What you have to do: Print every entry, word for word, and skip the images.

Exercise materials:
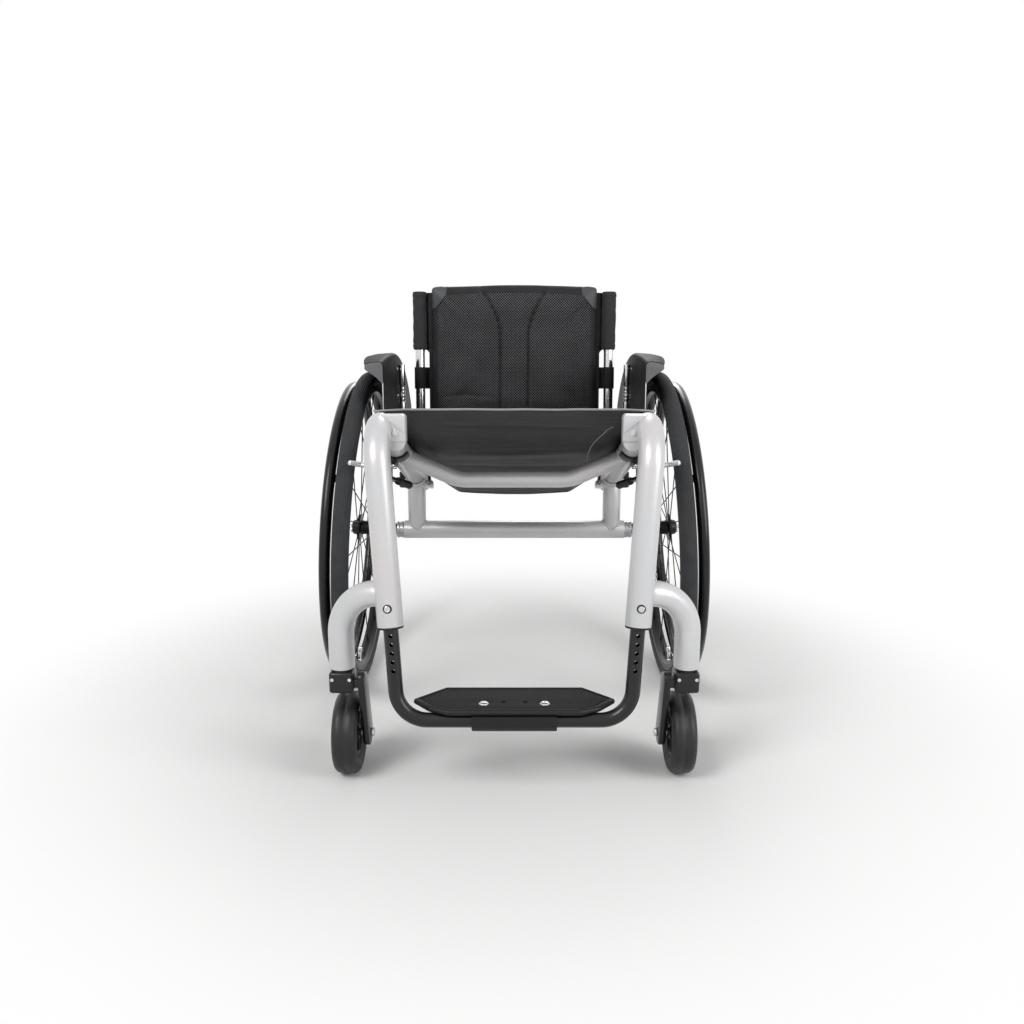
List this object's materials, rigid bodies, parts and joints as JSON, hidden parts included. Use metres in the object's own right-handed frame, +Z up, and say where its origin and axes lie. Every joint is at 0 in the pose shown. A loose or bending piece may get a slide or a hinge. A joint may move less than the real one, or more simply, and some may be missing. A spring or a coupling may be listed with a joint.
{
  "type": "manual wheelchair",
  "caption": "Rigid-frame manual wheelchair with cambered push wheels, swivelling casters, sling seat, fold-down upholstered back, wheel locks and a one-piece footrest.",
  "frame": {"origin": "on the floor, below the middle of the chair's box", "axes": "+Z up, -Y the way the chair faces, +X to the sitter's left; in metres, the largest length along Y"},
  "size_m": [0.674, 0.8204, 0.7567],
  "materials": {
    "silver_frame_paint": "satin pearl powder coat",
    "machined_aluminium": "turned",
    "black_coating": "gloss powder coat",
    "black_anodised": "black anodised, satin",
    "black_spokes": "satin",
    "bright_steel": "polished",
    "black_plastic": "moulded",
    "guard_panel": "smooth",
    "grey_tyre": "ribbed",
    "caster_rubber": "matte",
    "black_nylon": "tight weave",
    "black_spacer_mesh": "open mesh over foam"
  },
  "bodies": {
    "frame": {"crossbar": "silver_frame_paint", "axle_tube": "silver_frame_paint", "footrest_loop": "black_coating", "seat_sling": "black_nylon", "side_tube_left": "silver_frame_paint", "caster_arm_left": "silver_frame_paint", "knee_gusset_left": "silver_frame_paint", "axle_sleeve_left": "machined_aluminium", "rail_saddle_left": "silver_frame_paint", "strut_left": "silver_frame_paint", "hinge_bracket_left": "black_anodised", "tube_bush_left": "black_plastic", "side_guard_left": "guard_panel", "guard_post_left": "black_anodised", "lock_bracket_left": "black_anodised", "side_tube_right": "silver_frame_paint", "caster_arm_right": "silver_frame_paint", "knee_gusset_right": "silver_frame_paint", "axle_sleeve_right": "machined_aluminium", "rail_saddle_right": "silver_frame_paint", "strut_right": "silver_frame_paint", "hinge_bracket_right": "black_anodised", "tube_bush_right": "black_plastic", "side_guard_right": "guard_panel", "guard_post_right": "black_anodised", "lock_bracket_right": "black_anodised"},
    "footplate": {"footplate": "black_plastic", "footplate_clamp": "black_plastic"},
    "back": {"back_upholstery": "black_nylon", "back_strap_upper": "black_nylon", "back_strap_lower": "black_nylon", "back_pad": "black_spacer_mesh", "back_cane_left": "bright_steel", "back_cane_right": "bright_steel"},
    "axle_pin_left": {"axle_pin_left": "bright_steel"},
    "axle_button_left": {"axle_button_left": "bright_steel"},
    "wheel_left": {"tyre_left": "grey_tyre", "rim_left": "black_anodised", "hub_and_spokes_left": "black_spokes", "handrim_left": "black_anodised"},
    "fork_left": {"caster_fork_left": "black_coating", "caster_bolt_left": "bright_steel"},
    "caster_left": {"caster_hub_left": "black_plastic", "caster_tyre_left": "caster_rubber"},
    "lock_bar_left": {"lock_bar_left": "bright_steel"},
    "lock_lever_left": {"lock_lever_left": "black_anodised"},
    "axle_pin_right": {"axle_pin_right": "bright_steel"},
    "axle_button_right": {"axle_button_right": "bright_steel"},
    "wheel_right": {"tyre_right": "grey_tyre", "rim_right": "black_anodised", "hub_and_spokes_right": "black_spokes", "handrim_right": "black_anodised"},
    "fork_right": {"caster_fork_right": "black_coating", "caster_bolt_right": "bright_steel"},
    "caster_right": {"caster_hub_right": "black_plastic", "caster_tyre_right": "caster_rubber"},
    "lock_bar_right": {"lock_bar_right": "bright_steel"},
    "lock_lever_right": {"lock_lever_right": "black_anodised"}
  },
  "joints": [
    {"name": "footplate_tilt", "type": "hinge", "parent": "frame", "child": "footplate", "pos_m": [0, -0.39444, 0.125], "axis": [1, 0, 0], "range_deg": [-10, 20]},
    {"name": "back_fold", "type": "hinge", "parent": "frame", "child": "back", "pos_m": [0, 0.20261, 0.40945], "axis": [1, 0, 0], "range_deg": [0, 70]},
    {"name": "axle_pin_slide_left", "type": "slide", "parent": "frame", "child": "axle_pin_left", "axis": [0.9986, 0, 0.0523], "range_m": [0, 0.1]},
    {"name": "axle_button_press_left", "type": "slide", "parent": "axle_pin_left", "child": "axle_button_left", "axis": [-0.9986, 0, -0.0523], "range_m": [0, 0.005], "stiffness_N_per_m": 400},
    {"name": "wheel_spin_left", "type": "hinge", "parent": "axle_pin_left", "child": "wheel_left", "pos_m": [0.2855, 0.11274, 0.29711], "axis": [0.9986, 0, 0.0523], "continuous": true},
    {"name": "caster_steer_left", "type": "hinge", "parent": "frame", "child": "fork_left", "pos_m": [0.2555, -0.33626, 0.184], "axis": [0, 0, 1], "continuous": true},
    {"name": "caster_spin_left", "type": "hinge", "parent": "fork_left", "child": "caster_left", "pos_m": [0.2555, -0.29626, 0.0625], "axis": [1, 0, 0], "continuous": true},
    {"name": "lock_lever_turn_left", "type": "hinge", "parent": "frame", "child": "lock_lever_left", "pos_m": [0.219, -0.12097, 0.43732], "axis": [0, 0.342, 0.9397], "range_deg": [-40, 0]},
    {"name": "lock_bar_turn_left", "type": "hinge", "parent": "frame", "child": "lock_bar_left", "pos_m": [0.219, -0.14694, 0.45369], "axis": [0, 0.342, 0.9397], "range_deg": [0, 45.1]},
    {"name": "axle_pin_slide_right", "type": "slide", "parent": "frame", "child": "axle_pin_right", "axis": [-0.9986, 0, 0.0523], "range_m": [0, 0.1]},
    {"name": "axle_button_press_right", "type": "slide", "parent": "axle_pin_right", "child": "axle_button_right", "axis": [0.9986, 0, -0.0523], "range_m": [0, 0.005], "stiffness_N_per_m": 400},
    {"name": "wheel_spin_right", "type": "hinge", "parent": "axle_pin_right", "child": "wheel_right", "pos_m": [-0.2855, 0.11274, 0.29711], "axis": [-0.9986, 0, 0.0523], "continuous": true},
    {"name": "caster_steer_right", "type": "hinge", "parent": "frame", "child": "fork_right", "pos_m": [-0.2555, -0.33626, 0.184], "axis": [0, 0, 1], "continuous": true},
    {"name": "caster_spin_right", "type": "hinge", "parent": "fork_right", "child": "caster_right", "pos_m": [-0.2555, -0.29626, 0.0625], "axis": [1, 0, 0], "continuous": true},
    {"name": "lock_lever_turn_right", "type": "hinge", "parent": "frame", "child": "lock_lever_right", "pos_m": [-0.219, -0.12097, 0.43732], "axis": [0, 0.342, 0.9397], "range_deg": [0, 40]},
    {"name": "lock_bar_turn_right", "type": "hinge", "parent": "frame", "child": "lock_bar_right", "pos_m": [-0.219, -0.14694, 0.45369], "axis": [0, 0.342, 0.9397], "range_deg": [-45.1, 0]}
  ],
  "couplings": [
    {"joint": "lock_bar_turn_left", "follows": "lock_lever_turn_left", "ratio": -1.126},
    {"joint": "lock_bar_turn_right", "follows": "lock_lever_turn_right", "ratio": -1.126}
  ]
}
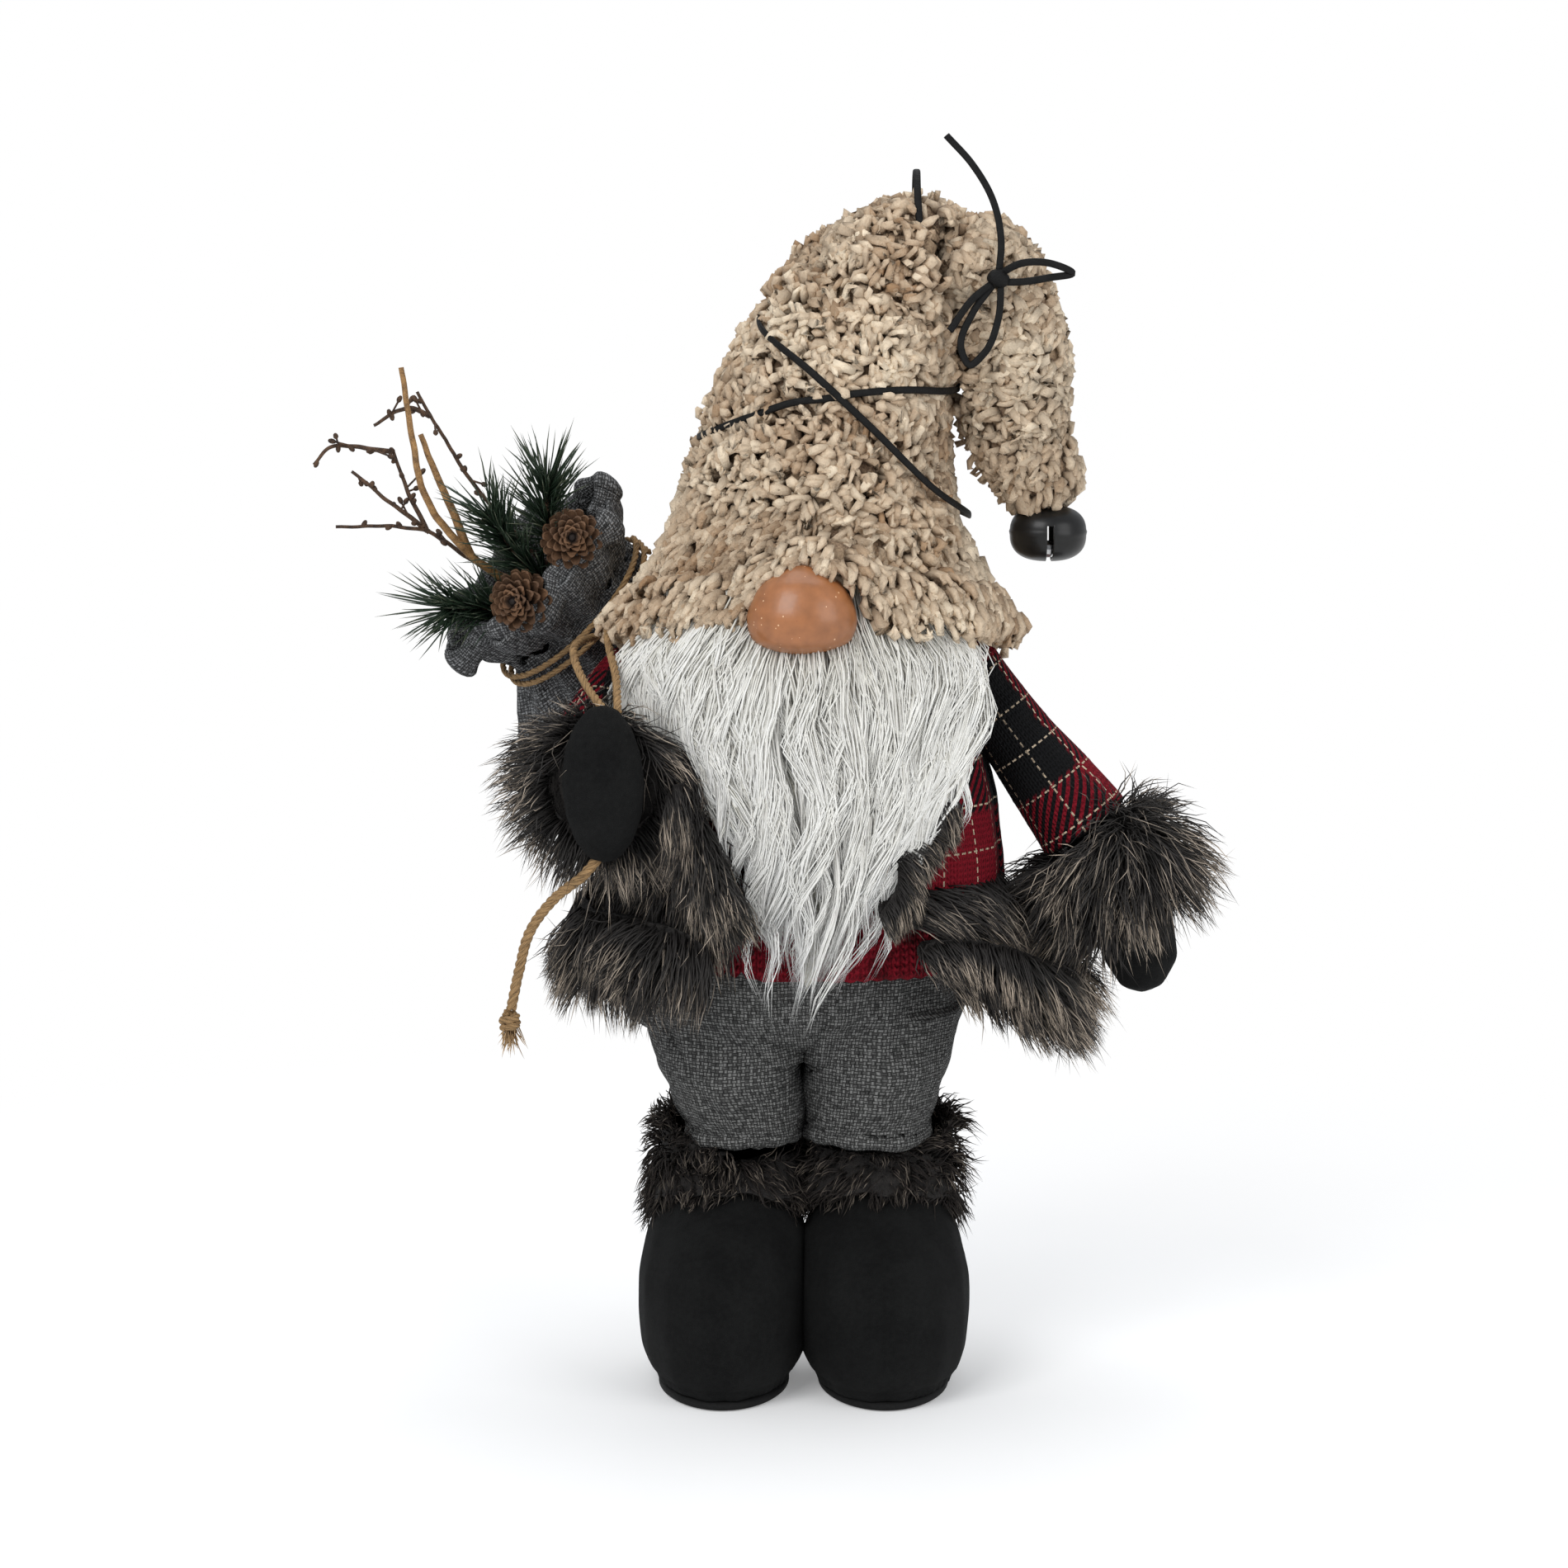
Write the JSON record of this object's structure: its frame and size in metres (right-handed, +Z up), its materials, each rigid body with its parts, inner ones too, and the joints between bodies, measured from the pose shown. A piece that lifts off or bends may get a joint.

Result:
List this object's materials, rigid bodies, parts and joints as JSON, hidden parts included. Use metres in the object's own right-handed frame, +Z up, and say where its origin and axes lie. Every joint is at 0 in the pose shown. A loose or bending piece may get a slide or a hinge. A joint may move less than the real one, or more simply, and some may be missing. A spring or a coupling may be listed with a joint.
{
  "type": "manual wheelchair",
  "caption": "Rigid-frame manual wheelchair with cambered push wheels, swivelling casters, sling seat, fold-down upholstered back, wheel locks and a one-piece footrest.",
  "frame": {"origin": "on the floor, below the middle of the chair's box", "axes": "+Z up, -Y the way the chair faces, +X to the sitter's left; in metres, the largest length along Y"},
  "size_m": [0.674, 0.8204, 0.7567],
  "materials": {
    "silver_frame_paint": "satin pearl powder coat",
    "machined_aluminium": "turned",
    "black_coating": "gloss powder coat",
    "black_anodised": "black anodised, satin",
    "black_spokes": "satin",
    "bright_steel": "polished",
    "black_plastic": "moulded",
    "guard_panel": "smooth",
    "grey_tyre": "ribbed",
    "caster_rubber": "matte",
    "black_nylon": "tight weave",
    "black_spacer_mesh": "open mesh over foam"
  },
  "bodies": {
    "frame": {"crossbar": "silver_frame_paint", "axle_tube": "silver_frame_paint", "footrest_loop": "black_coating", "seat_sling": "black_nylon", "side_tube_left": "silver_frame_paint", "caster_arm_left": "silver_frame_paint", "knee_gusset_left": "silver_frame_paint", "axle_sleeve_left": "machined_aluminium", "rail_saddle_left": "silver_frame_paint", "strut_left": "silver_frame_paint", "hinge_bracket_left": "black_anodised", "tube_bush_left": "black_plastic", "side_guard_left": "guard_panel", "guard_post_left": "black_anodised", "lock_bracket_left": "black_anodised", "side_tube_right": "silver_frame_paint", "caster_arm_right": "silver_frame_paint", "knee_gusset_right": "silver_frame_paint", "axle_sleeve_right": "machined_aluminium", "rail_saddle_right": "silver_frame_paint", "strut_right": "silver_frame_paint", "hinge_bracket_right": "black_anodised", "tube_bush_right": "black_plastic", "side_guard_right": "guard_panel", "guard_post_right": "black_anodised", "lock_bracket_right": "black_anodised"},
    "footplate": {"footplate": "black_plastic", "footplate_clamp": "black_plastic"},
    "back": {"back_upholstery": "black_nylon", "back_strap_upper": "black_nylon", "back_strap_lower": "black_nylon", "back_pad": "black_spacer_mesh", "back_cane_left": "bright_steel", "back_cane_right": "bright_steel"},
    "axle_pin_left": {"axle_pin_left": "bright_steel"},
    "axle_button_left": {"axle_button_left": "bright_steel"},
    "wheel_left": {"tyre_left": "grey_tyre", "rim_left": "black_anodised", "hub_and_spokes_left": "black_spokes", "handrim_left": "black_anodised"},
    "fork_left": {"caster_fork_left": "black_coating", "caster_bolt_left": "bright_steel"},
    "caster_left": {"caster_hub_left": "black_plastic", "caster_tyre_left": "caster_rubber"},
    "lock_bar_left": {"lock_bar_left": "bright_steel"},
    "lock_lever_left": {"lock_lever_left": "black_anodised"},
    "axle_pin_right": {"axle_pin_right": "bright_steel"},
    "axle_button_right": {"axle_button_right": "bright_steel"},
    "wheel_right": {"tyre_right": "grey_tyre", "rim_right": "black_anodised", "hub_and_spokes_right": "black_spokes", "handrim_right": "black_anodised"},
    "fork_right": {"caster_fork_right": "black_coating", "caster_bolt_right": "bright_steel"},
    "caster_right": {"caster_hub_right": "black_plastic", "caster_tyre_right": "caster_rubber"},
    "lock_bar_right": {"lock_bar_right": "bright_steel"},
    "lock_lever_right": {"lock_lever_right": "black_anodised"}
  },
  "joints": [
    {"name": "footplate_tilt", "type": "hinge", "parent": "frame", "child": "footplate", "pos_m": [0, -0.39444, 0.125], "axis": [1, 0, 0], "range_deg": [-10, 20]},
    {"name": "back_fold", "type": "hinge", "parent": "frame", "child": "back", "pos_m": [0, 0.20261, 0.40945], "axis": [1, 0, 0], "range_deg": [0, 70]},
    {"name": "axle_pin_slide_left", "type": "slide", "parent": "frame", "child": "axle_pin_left", "axis": [0.9986, 0, 0.0523], "range_m": [0, 0.1]},
    {"name": "axle_button_press_left", "type": "slide", "parent": "axle_pin_left", "child": "axle_button_left", "axis": [-0.9986, 0, -0.0523], "range_m": [0, 0.005], "stiffness_N_per_m": 400},
    {"name": "wheel_spin_left", "type": "hinge", "parent": "axle_pin_left", "child": "wheel_left", "pos_m": [0.2855, 0.11274, 0.29711], "axis": [0.9986, 0, 0.0523], "continuous": true},
    {"name": "caster_steer_left", "type": "hinge", "parent": "frame", "child": "fork_left", "pos_m": [0.2555, -0.33626, 0.184], "axis": [0, 0, 1], "continuous": true},
    {"name": "caster_spin_left", "type": "hinge", "parent": "fork_left", "child": "caster_left", "pos_m": [0.2555, -0.29626, 0.0625], "axis": [1, 0, 0], "continuous": true},
    {"name": "lock_lever_turn_left", "type": "hinge", "parent": "frame", "child": "lock_lever_left", "pos_m": [0.219, -0.12097, 0.43732], "axis": [0, 0.342, 0.9397], "range_deg": [-40, 0]},
    {"name": "lock_bar_turn_left", "type": "hinge", "parent": "frame", "child": "lock_bar_left", "pos_m": [0.219, -0.14694, 0.45369], "axis": [0, 0.342, 0.9397], "range_deg": [0, 45.1]},
    {"name": "axle_pin_slide_right", "type": "slide", "parent": "frame", "child": "axle_pin_right", "axis": [-0.9986, 0, 0.0523], "range_m": [0, 0.1]},
    {"name": "axle_button_press_right", "type": "slide", "parent": "axle_pin_right", "child": "axle_button_right", "axis": [0.9986, 0, -0.0523], "range_m": [0, 0.005], "stiffness_N_per_m": 400},
    {"name": "wheel_spin_right", "type": "hinge", "parent": "axle_pin_right", "child": "wheel_right", "pos_m": [-0.2855, 0.11274, 0.29711], "axis": [-0.9986, 0, 0.0523], "continuous": true},
    {"name": "caster_steer_right", "type": "hinge", "parent": "frame", "child": "fork_right", "pos_m": [-0.2555, -0.33626, 0.184], "axis": [0, 0, 1], "continuous": true},
    {"name": "caster_spin_right", "type": "hinge", "parent": "fork_right", "child": "caster_right", "pos_m": [-0.2555, -0.29626, 0.0625], "axis": [1, 0, 0], "continuous": true},
    {"name": "lock_lever_turn_right", "type": "hinge", "parent": "frame", "child": "lock_lever_right", "pos_m": [-0.219, -0.12097, 0.43732], "axis": [0, 0.342, 0.9397], "range_deg": [0, 40]},
    {"name": "lock_bar_turn_right", "type": "hinge", "parent": "frame", "child": "lock_bar_right", "pos_m": [-0.219, -0.14694, 0.45369], "axis": [0, 0.342, 0.9397], "range_deg": [-45.1, 0]}
  ],
  "couplings": [
    {"joint": "lock_bar_turn_left", "follows": "lock_lever_turn_left", "ratio": -1.126},
    {"joint": "lock_bar_turn_right", "follows": "lock_lever_turn_right", "ratio": -1.126}
  ]
}
Write the JSON record of this object's structure: its frame and size in metres (right-handed, +Z up), its materials, each rigid body with its parts, inner ones too, and the joints between bodies, measured from the pose shown. A piece that lifts off or bends may get a joint.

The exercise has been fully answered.